Yes, insurance is paid but the stakes are deductibles, lose belongings, and temporary housing. And of course you won’t want any of these.
The average chimney fire causes $125,000 in damage.
Annual inspecting and cleaning costs $200.
Your Action Plan: What to Do Right Now
Depends on the usage condition of the chimney.
If you haven’t used your chimney in over a year:
- Schedule a Level 1 inspection with a CSIA-certified sweep
- Ask specifically about creosote levels and animal intrusions
- Get written documentation of findings
- Address any “urgent” repairs immediately
If you plan to use it this season:
- Inspection before your first fire
- Install a chimney cap if you don’t have one
- Keep records. Next year’s sweep will need to know the burn frequency
If you are buying or selling a home:
- Needs a Level 2 inspection in the purchase agreement
- Review the report before closing
- Budget for recommended repairs
One inspection a year stops small problems from becoming structure fires.
Book it now.

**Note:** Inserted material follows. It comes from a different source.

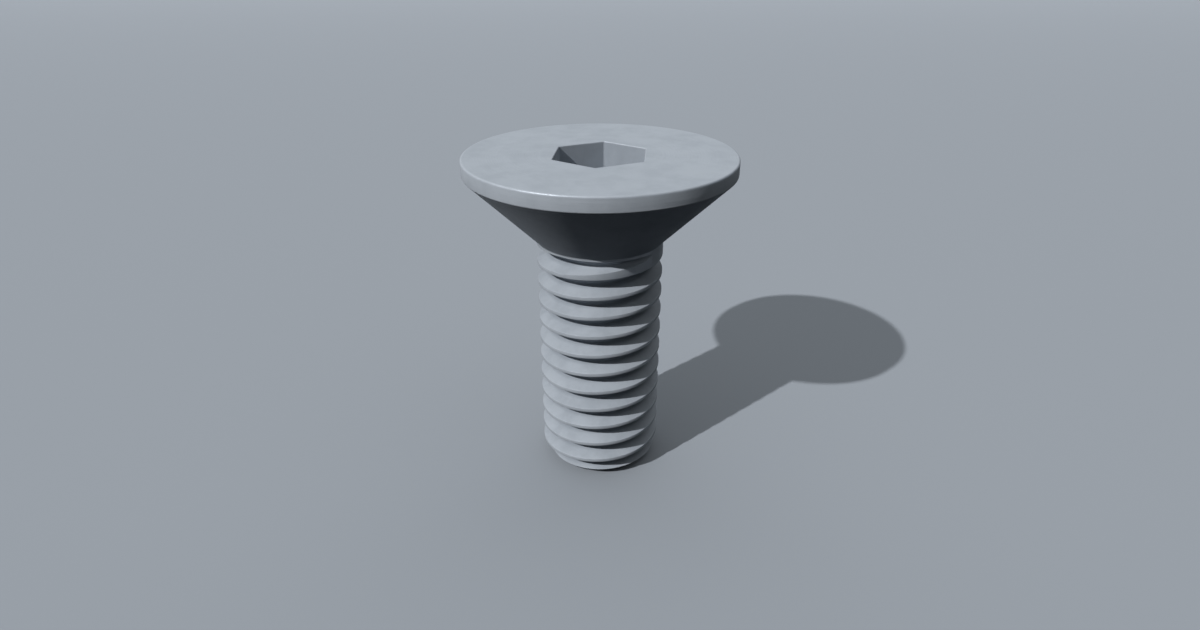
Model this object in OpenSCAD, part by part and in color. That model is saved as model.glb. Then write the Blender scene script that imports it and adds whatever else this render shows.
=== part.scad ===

The certified sweep who finds a bird’s nest in May saves you from a smoke-filled living room in December.
FAQs
How often should you get your fireplace cleaned if you never use it?
You still need the inspection annually. Clean when the inspection finds blockages, moisture damage, or creosote from previous use.
What happens if you don’t clean your chimney?
Creosote can ignite. Animals can nest and block airflow. Carbon monoxide backs into your home. Water damage destroys masonry. This is only preventable with annual checks.
How much creosote buildup is dangerous?
Any coating thicker than 1/8 inch needs removal. Stage 3 (shiny, hardened glaze) is an immediate fire risk.
Can I use duct tape to fix a cracked chimney cap temporarily?
No. Temperature swings and weather destroy tape in days. A damaged cap lets water and animals in. Replace it.
How do I find a qualified chimney sweep?
Look for CSIA (Chimney Safety Institute of America) certification. Check reviews. Ask for written inspection reports and documentation.